Güncelleme Tarihi:
Sizlere daha önce bu köşede birkaç ‘‘Salacak'' öyküsü anlatacağımı söylemiş, bunlardan ilkini de üç dört hafta önce anlatmıştım...
Okurlardan, özellikle de Salacakkolik'lerden öylesine keyif verici mesajlar aldım ki, beni gerçekten çok mutlu etti...
Şimdi bu ‘‘İsteyin Yazalım'' programı çerçevesinde, sizlere bu hafta sapına kadar gerçek bir Salacak öyküsü daha anlatıyorum...

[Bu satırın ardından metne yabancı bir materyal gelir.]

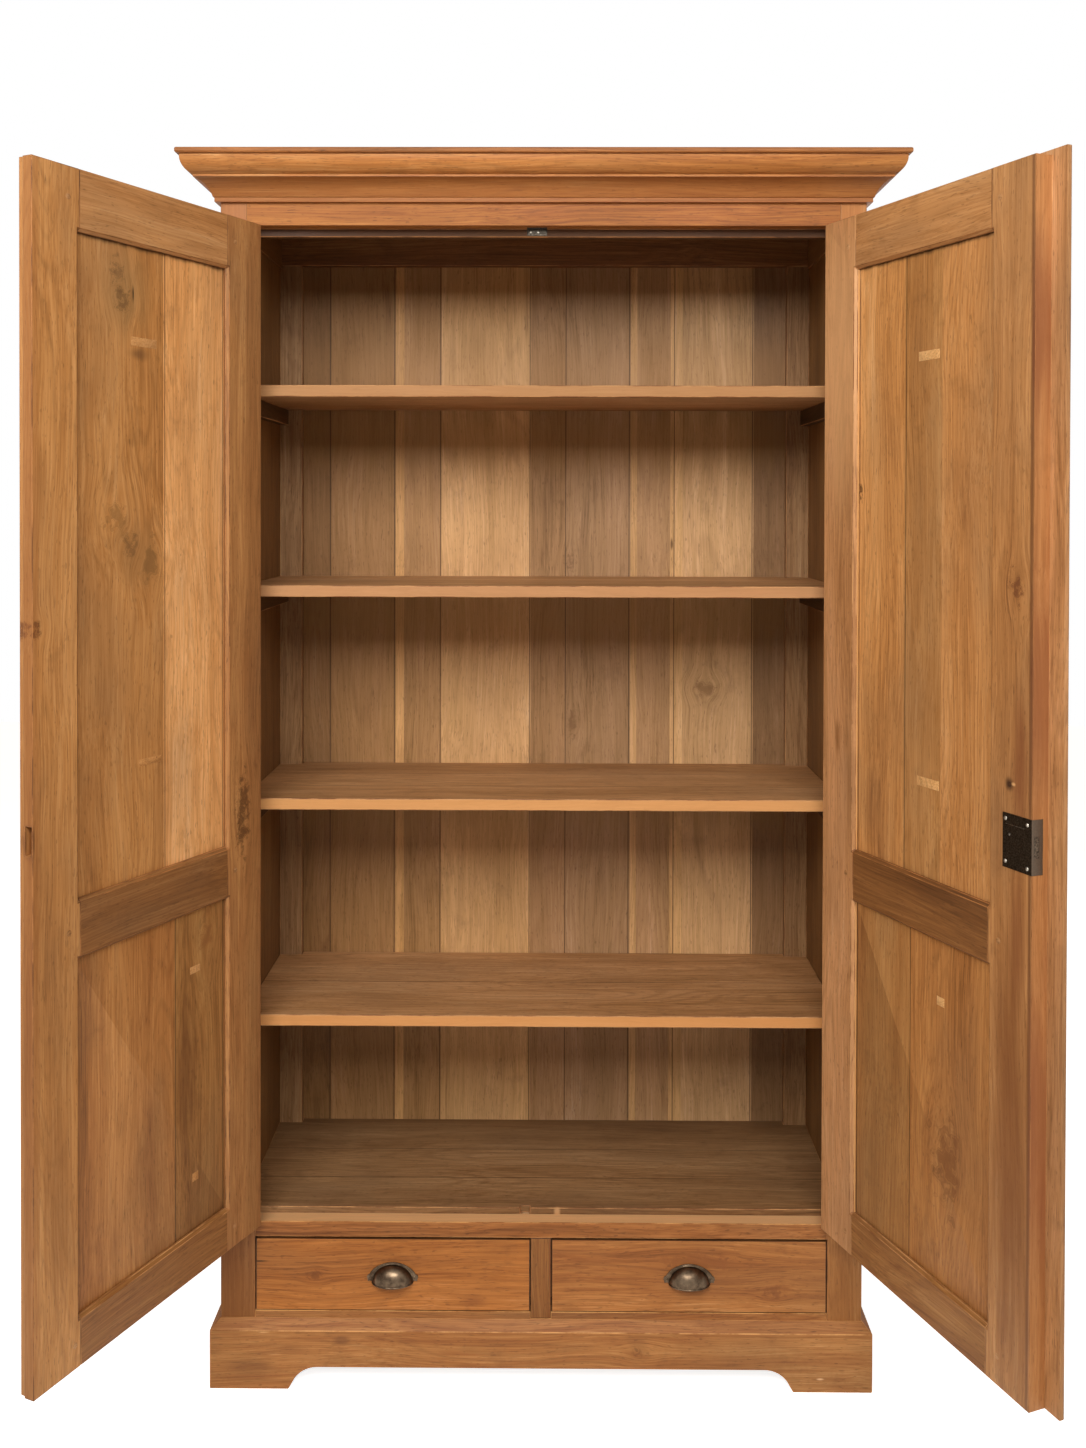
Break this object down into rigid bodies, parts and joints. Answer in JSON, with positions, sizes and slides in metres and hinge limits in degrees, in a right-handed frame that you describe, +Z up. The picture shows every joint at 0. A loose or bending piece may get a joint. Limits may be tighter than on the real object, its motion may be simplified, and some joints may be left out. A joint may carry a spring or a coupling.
{
  "type": "two-door cabinet",
  "caption": "Tall wooden linen cabinet with panelled doors, open shelves, drawers with cup pulls, a moulded cornice and a plinth with a shaped cut-out.",
  "frame": {"origin": "where the centre line of the back meets the floor, on the back face of the plinth", "axes": "+X to the right seen from the front, +Y towards the wall behind, +Z up"},
  "size_m": [1.4866, 0.9324, 2.2],
  "materials": {
    "teak_outside": "waxed, satin",
    "teak_inside": "waxed, dull",
    "drawer_wood": "planed, bare",
    "antique_bronze": "aged, satin",
    "black_iron": "blackened",
    "aged_steel": "aged"
  },
  "bodies": {
    "case": {"front_post_left": "teak_outside", "front_post_right": "teak_outside", "frieze_rail": "teak_outside", "mid_rail": "teak_outside", "bottom_rail": "teak_outside", "drawer_divider": "teak_outside", "side_rails": "teak_outside", "side_panel_left": "teak_outside", "side_panel_right": "teak_outside", "cornice_front": "teak_outside", "cornice_left": "teak_outside", "cornice_right": "teak_outside", "top_board": "teak_outside", "plinth_front": "teak_outside", "plinth_left": "teak_outside", "plinth_right": "teak_outside", "back_post_left": "teak_inside", "back_post_right": "teak_inside", "back_rails": "teak_inside", "back_boards": "teak_inside", "shelf_1": "teak_inside", "shelf_2": "teak_inside", "shelf_3": "teak_inside", "shelf_4": "teak_inside", "case_floor": "teak_inside", "shelf_cleats": "teak_inside", "ceiling_board": "teak_inside", "plinth_back": "teak_inside", "drawer_runners": "teak_inside", "top_catch": "aged_steel", "frame_hinge_leaves": "aged_steel", "hinge_pins": "aged_steel"},
    "left_door": {"left_door_hinge_stile": "teak_inside", "left_door_meeting_stile": "teak_inside", "left_door_top_rail": "teak_inside", "left_door_mid_rail": "teak_inside", "left_door_bottom_rail": "teak_inside", "left_door_upper_panel": "teak_inside", "left_door_lower_panel": "teak_inside", "left_door_hinge_leaves": "aged_steel"},
    "right_door": {"right_door_hinge_stile": "teak_inside", "right_door_meeting_stile": "teak_inside", "right_door_top_rail": "teak_inside", "right_door_mid_rail": "teak_inside", "right_door_bottom_rail": "teak_inside", "right_door_upper_panel": "teak_inside", "right_door_lower_panel": "teak_inside", "right_door_hinge_leaves": "aged_steel", "cover_strip": "teak_outside", "lock_case": "black_iron", "escutcheon": "black_iron"},
    "bolt": {"lock_bolt": "black_iron"},
    "left_drawer": {"left_drawer_front": "teak_outside", "left_drawer_box": "drawer_wood", "left_drawer_bottom": "drawer_wood", "left_cup_pull": "antique_bronze"},
    "right_drawer": {"right_drawer_front": "teak_outside", "right_drawer_box": "drawer_wood", "right_drawer_bottom": "drawer_wood", "right_cup_pull": "antique_bronze"}
  },
  "joints": [
    {"name": "left_door_hinge", "type": "hinge", "parent": "case", "child": "left_door", "pos_m": [-0.52825, -0.415, 0], "axis": [0, 0, -1], "range_deg": [-115, 60]},
    {"name": "right_door_hinge", "type": "hinge", "parent": "case", "child": "right_door", "pos_m": [0.52825, -0.415, 0], "axis": [0, 0, 1], "range_deg": [-112, 63]},
    {"name": "bolt_slide", "type": "slide", "parent": "right_door", "child": "bolt", "axis": [0.3746, -0.9272, 0], "range_m": [0, 0.01]},
    {"name": "left_drawer_slide", "type": "slide", "parent": "case", "child": "left_drawer", "axis": [0, -1, 0], "range_m": [0, 0.3]},
    {"name": "right_drawer_slide", "type": "slide", "parent": "case", "child": "right_drawer", "axis": [0, -1, 0], "range_m": [0, 0.3]}
  ]
}
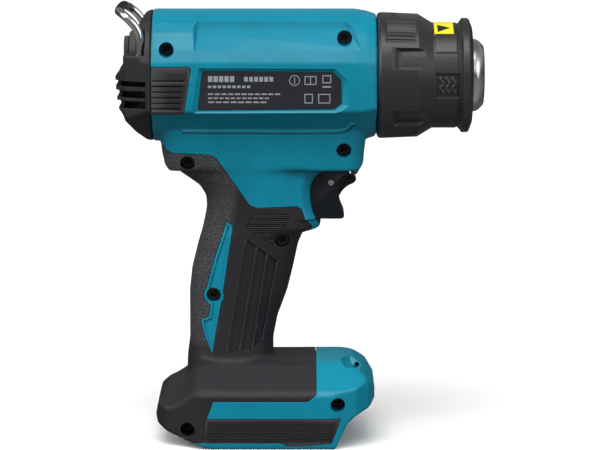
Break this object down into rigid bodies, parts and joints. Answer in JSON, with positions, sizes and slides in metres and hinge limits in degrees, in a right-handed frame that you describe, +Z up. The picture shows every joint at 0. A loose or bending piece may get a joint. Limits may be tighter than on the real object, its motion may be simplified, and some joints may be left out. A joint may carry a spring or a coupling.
{
  "type": "cordless heat gun",
  "caption": "Pistol-grip cordless heat gun with a round nozzle guard, folding wire hook, rear dial and a foot that takes a slide-in battery pack.",
  "frame": {"origin": "bottom centre of the object's box, on the surface the foot stands on", "axes": "+X out of the nozzle, +Z up, -Y the tool's right side with the screw heads"},
  "size_m": [0.1843, 0.078, 0.2204],
  "materials": {
    "teal_plastic": "fine-grained moulded nylon, teal",
    "black_elastomer": "soft matt overmould",
    "black_plastic": "fine-grained moulded nylon, black",
    "grey_plastic": "satin, dark grey",
    "trigger_plastic": "satin, near black",
    "polished_steel": "polished stainless tube",
    "wire_chrome": "bright plated wire",
    "screw_steel": "dark plated steel",
    "plate_black": "satin printed film",
    "caution_yellow": "satin film",
    "mica": "rolled mica sheet",
    "ceramic": "unglazed ceramic",
    "heating_wire": "oxidised resistance wire",
    "board_green": "lacquered circuit board",
    "contact_brass": "bright contact metal",
    "clear_lens": "clear moulded lens",
    "natural_plastic": "unpigmented moulding",
    "lead_red": "silicone insulation",
    "lead_black": "silicone insulation"
  },
  "bodies": {
    "housing": {"housing_right": "teal_plastic", "housing_left": "teal_plastic", "grip_overmould_right": "black_elastomer", "grip_overmould_left": "black_elastomer", "bumper_pad_right": "black_elastomer", "bumper_pad_left": "black_elastomer", "rating_plate_right": "plate_black", "rating_plate_left": "plate_black", "side_pad_right": "black_plastic", "side_pad_left": "black_plastic", "rear_cover": "black_plastic", "dial_seat": "grey_plastic", "dial_potentiometer": "natural_plastic", "airflow_switch_body": "natural_plastic", "nozzle_tube": "polished_steel", "nozzle_holder": "natural_plastic", "heat_shield": "polished_steel", "mica_tube": "mica", "heater_former": "ceramic", "heater_coil": "heating_wire", "thermocouple": "screw_steel", "fan_motor": "screw_steel", "fan_duct": "natural_plastic", "motor_mount": "natural_plastic", "trigger_spring": "wire_chrome", "switch_body": "natural_plastic", "lamp_bezel": "black_plastic", "lamp_lens": "clear_lens", "controller_board": "board_green", "terminal_block": "black_plastic", "battery_blade_negative": "contact_brass", "battery_blade_positive": "contact_brass", "heater_lead": "lead_red", "motor_lead": "lead_black", "housing_screw_1": "screw_steel", "housing_screw_2": "screw_steel", "housing_screw_3": "screw_steel", "housing_screw_4": "screw_steel", "housing_screw_5": "screw_steel", "housing_screw_6": "screw_steel", "housing_screw_7": "screw_steel", "housing_screw_8": "screw_steel"},
    "trigger": {"trigger": "trigger_plastic", "lever_pin": "wire_chrome"},
    "lock_lever": {"lock_lever": "trigger_plastic"},
    "hook": {"hook": "wire_chrome"},
    "temperature_dial": {"temperature_dial": "grey_plastic"},
    "airflow_switch": {"airflow_switch": "grey_plastic"},
    "fan": {"fan_impeller": "black_plastic"},
    "protector_sleeve": {"protector_sleeve": "black_plastic", "caution_sticker": "caution_yellow"}
  },
  "joints": [
    {"name": "trigger_slide", "type": "slide", "parent": "housing", "child": "trigger", "axis": [-1, 0, 0], "range_m": [0, 0.0065], "stiffness_N_per_m": 600, "springref_m": -0.004, "deforming": ["trigger_spring"]},
    {"name": "lock_lever_pivot", "type": "hinge", "parent": "trigger", "child": "lock_lever", "pos_m": [0.0156, 0, 0.1312], "axis": [0, 1, 0], "range_deg": [0, 8], "stiffness_Nm_per_rad": 0.05, "springref_deg": -11.46},
    {"name": "hook_pivot", "type": "hinge", "parent": "housing", "child": "hook", "pos_m": [-0.0795, 0, 0.1935], "axis": [0, -1, 0], "range_deg": [0, 90]},
    {"name": "dial_turn", "type": "hinge", "parent": "housing", "child": "temperature_dial", "pos_m": [-0.087, 0, 0.1965], "axis": [1, 0, 0], "range_deg": [0, 270]},
    {"name": "airflow_slide", "type": "slide", "parent": "housing", "child": "airflow_switch", "axis": [0, 1, 0], "range_m": [0, 0.0028]},
    {"name": "fan_spin", "type": "hinge", "parent": "housing", "child": "fan", "pos_m": [-0.02, 0, 0.1845], "axis": [1, 0, 0], "continuous": true},
    {"name": "sleeve_slide", "type": "slide", "parent": "housing", "child": "protector_sleeve", "axis": [1, 0, 0], "range_m": [0, 0.06]}
  ]
}
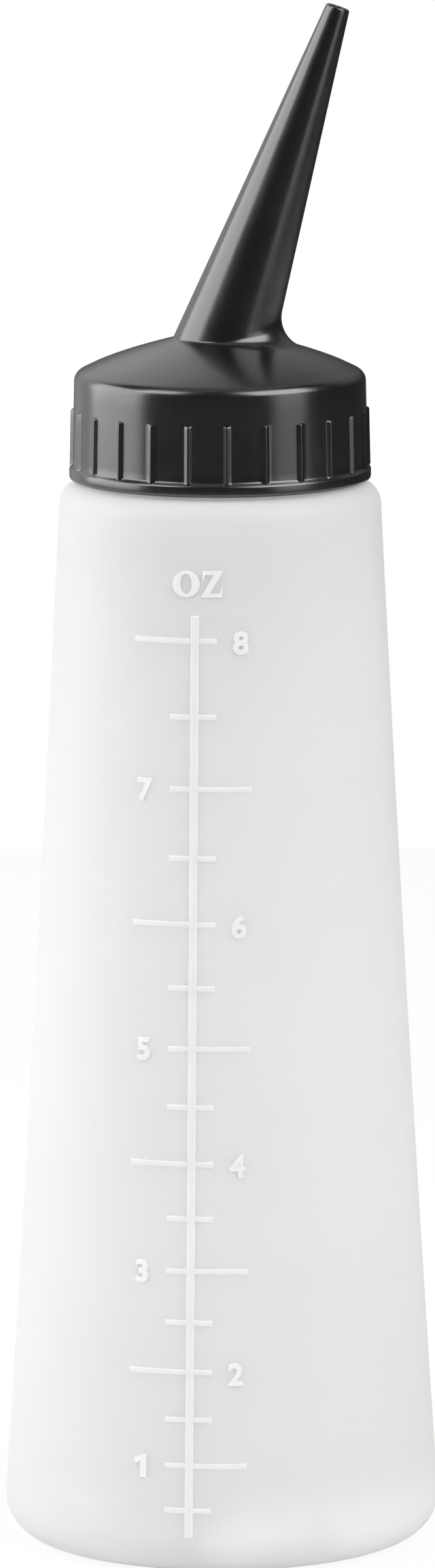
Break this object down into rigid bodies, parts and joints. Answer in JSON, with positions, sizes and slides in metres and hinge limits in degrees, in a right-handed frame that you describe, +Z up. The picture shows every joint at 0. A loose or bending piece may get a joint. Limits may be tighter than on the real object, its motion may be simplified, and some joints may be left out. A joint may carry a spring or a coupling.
{
  "type": "applicator bottle",
  "caption": "Tapered squeeze bottle of milky plastic with a raised volume scale, closed by a black ribbed screw cap with a slanted hollow nozzle.",
  "frame": {"origin": "centre of the base, on the plane that the bottle stands on", "axes": "+Z up along the bottle's axis; the front with the volume scale faces -Y; the nozzle leans towards +X"},
  "size_m": [0.0584, 0.0585, 0.2075],
  "materials": {
    "bottle": "satin, milky and translucent",
    "cap": "soft gloss"
  },
  "bodies": {
    "bottle": {"bottle": "bottle"},
    "cap": {"nozzle_cap": "cap"}
  },
  "joints": [
    {"name": "cap_lift", "type": "slide", "parent": "bottle", "child": "cap", "axis": [0, 0, 1], "range_m": [0, 0.04]}
  ]
}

Lafı uzattığım falan yok, anlatıyoruz işte, dinleyin!..
***
Salacak Plajı sahibi Talat Bey Nihat'ın kahvesine girdiğinde hayli düşünceliydi...
Aslında Talat Bey, plajın açık olduğu yaz sezonu boyunca Piç Yavuz ve ekibi yüzünden daima düşünceli olurdu... Zira yıllardır plajda yapmadıklarını bırakmamışlar, adamı giderek neredeyse tımarhanelik hale getirmişlerdi...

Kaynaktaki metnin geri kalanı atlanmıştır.